Montgomery comments:
Now I personally don't
blame al-Jaafari for cuddling up to the Iranians - if I were in his shoes I'd do exactly the same thing. But laying flowers
on the tomb of the Ayatollah Khomeini is rubbing it in pretty thick, especially when the Great Satan is keeping his chair
warm for him back in Baghdad. Couldn't he have used FTD?
I guess not. A quick look at the history of al-Jaafari's Dawa Party will tell you why.

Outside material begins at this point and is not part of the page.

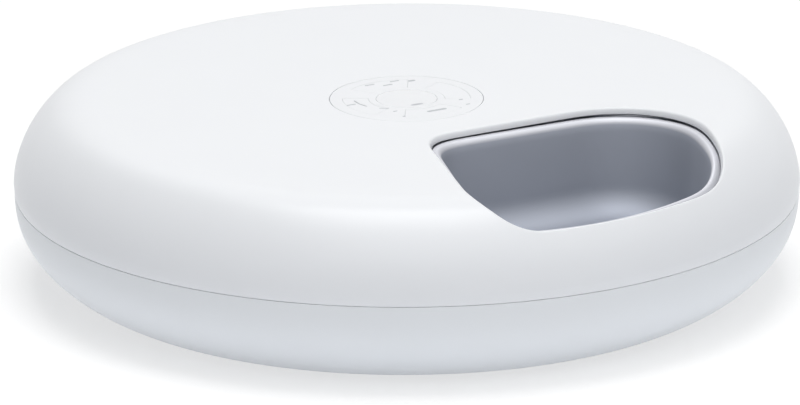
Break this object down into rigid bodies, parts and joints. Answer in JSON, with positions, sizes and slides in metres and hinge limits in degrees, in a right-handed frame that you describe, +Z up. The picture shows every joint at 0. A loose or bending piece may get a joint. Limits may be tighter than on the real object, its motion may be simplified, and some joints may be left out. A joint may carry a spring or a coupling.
{
  "type": "automatic wet food feeder",
  "caption": "Low round wet food feeder: a domed cover with a feeding opening over a motor-turned carousel of pans, with a key panel at its centre.",
  "frame": {"origin": "centre of the round base, on the floor the rubber feet stand on", "axes": "+Z up; the feeding opening faces -Y, the power socket faces +Y, the battery door slides +X"},
  "size_m": [0.32, 0.32, 0.077],
  "materials": {
    "cover": "smooth white",
    "shell": "smooth pale white",
    "frame": "moulded white",
    "pan": "satin stainless steel",
    "panel": "smooth white",
    "window": "clear-coated pale grey",
    "key": "smooth white",
    "inner": "moulded grey",
    "gear": "natural acetal",
    "pinion": "dark acetal",
    "board": "green laminate",
    "component": "moulded black",
    "header": "moulded cream",
    "steel": "plated",
    "cell": "plain wrap over a steel can",
    "foot": "soft grey",
    "lead": "flexible sleeve"
  },
  "bodies": {
    "base": {"glide_ring": "gear", "control_tower": "inner", "base_deck": "inner", "control_panel": "panel", "display_window": "window", "display_module": "component", "tact_switch_1": "component", "tact_switch_2": "component", "tact_switch_3": "component", "tact_switch_4": "component", "control_chip": "component", "buzzer": "component", "power_socket": "component", "main_board": "board", "position_sensor": "board", "power_board": "board", "cable_header": "header", "main_board_screw_1": "steel", "main_board_screw_2": "steel", "main_board_screw_3": "steel", "tower_screw_1": "steel", "tower_screw_2": "steel", "tower_screw_3": "steel", "drive_motor": "steel", "motor_screw_1": "steel", "motor_screw_2": "steel", "housing_screw_1": "steel", "housing_screw_2": "steel", "housing_screw_3": "steel", "housing_screw_4": "steel", "battery_terminal_positive": "steel", "battery_terminal_negative": "steel", "battery_link_1": "steel", "battery_link_2": "steel", "base_shell": "shell", "rubber_foot_1": "foot", "rubber_foot_2": "foot", "rubber_foot_3": "foot", "rubber_foot_4": "foot", "battery_cell_1": "cell", "battery_cell_2": "cell", "battery_cell_3": "cell", "motor_lead": "lead", "power_lead": "lead", "battery_lead": "lead"},
    "cover": {"top_cover": "cover"},
    "turntable": {"turntable": "gear"},
    "tray": {"carousel_frame": "frame", "food_pan_1": "pan", "food_pan_2": "pan", "food_pan_3": "pan", "food_pan_4": "pan", "food_pan_5": "pan"},
    "pinion": {"drive_pinion": "pinion", "motor_shaft": "steel"},
    "battery_door": {"battery_door": "shell"},
    "key_confirm": {"key_confirm": "key"},
    "key_up": {"key_up": "key"},
    "key_menu": {"key_menu": "key"},
    "key_down": {"key_down": "key"}
  },
  "joints": [
    {"name": "cover_lift", "type": "slide", "parent": "base", "child": "cover", "axis": [0, 0, 1], "range_m": [0, 0.09]},
    {"name": "turntable_spin", "type": "hinge", "parent": "base", "child": "turntable", "pos_m": [0, 0, 0.03], "axis": [0, 0, 1], "continuous": true},
    {"name": "tray_lift", "type": "slide", "parent": "turntable", "child": "tray", "axis": [0, 0, 1], "range_m": [0, 0.045]},
    {"name": "pinion_spin", "type": "hinge", "parent": "base", "child": "pinion", "pos_m": [-0.0675, 0, 0.03], "axis": [0, 0, 1], "continuous": true},
    {"name": "key_confirm_press", "type": "slide", "parent": "base", "child": "key_confirm", "axis": [0, 0, -1], "range_m": [0, 0.0006], "stiffness_N_per_m": 500},
    {"name": "key_up_press", "type": "slide", "parent": "base", "child": "key_up", "axis": [0, 0, -1], "range_m": [0, 0.0006], "stiffness_N_per_m": 500},
    {"name": "key_menu_press", "type": "slide", "parent": "base", "child": "key_menu", "axis": [0, 0, -1], "range_m": [0, 0.0006], "stiffness_N_per_m": 500},
    {"name": "key_down_press", "type": "slide", "parent": "base", "child": "key_down", "axis": [0, 0, -1], "range_m": [0, 0.0006], "stiffness_N_per_m": 500},
    {"name": "battery_door_slide", "type": "slide", "parent": "base", "child": "battery_door", "axis": [1, 0, 0], "range_m": [0, 0.012]}
  ],
  "couplings": [
    {"joint": "pinion_spin", "follows": "turntable_spin", "ratio": -5.4286},
    {"joint": "tray_lift", "follows": "cover_lift", "ratio": 0.5}
  ]
}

It would be interesting to see what kind of reaction al-Jaafari's little
Tehran tete-a-tete would cause here in Great Satan Central, if it got 1/20th the coverage of Karl Rove's pimply
ass. How would the folks back home feel if they knew their sons and daughters were getting limbs blown off so that Iraqi
politicians could jaunt off to Tehran and say warm and fuzzy things about the crazy old man who gave us the Iranian hostage
crisis? [my emphasis]
And what kind of surrealist cover story would the GOP propaganda machine come up with to
convince the Fox News audience that fighting and dying to keep Khomeini lovers in power is really a good thing?
Well, one assumes the comment
that Rove has a pimply ass is just an angry insult, but were some news organization have actual footage of same, now THAT
would be a news story. The fact that the government we brought into existence
- to replace that of the former guy now in jail and awaiting trial - is aligning itself who Iran, who we have been told since
the days just after 9/11 is just as bad (same axis) is not news?
But it is news on the BBC and in the Middle-East
media. Why is that? Different news
market? Perhaps it's just knowing your customer.
Can anyone create a
"need" for this story, at least for those of us who have friends and relatives fighting there now for some reason - whatever
it is? There could be a market there. You
could create one. Probably not. It will turn to news when the two countries,
Iran and Iraq, join forces and tell us to get out, they have a nuclear bomb or two, and they take hostages again.
Now it's not news, just
the starting point of possible news. We'll get to it later.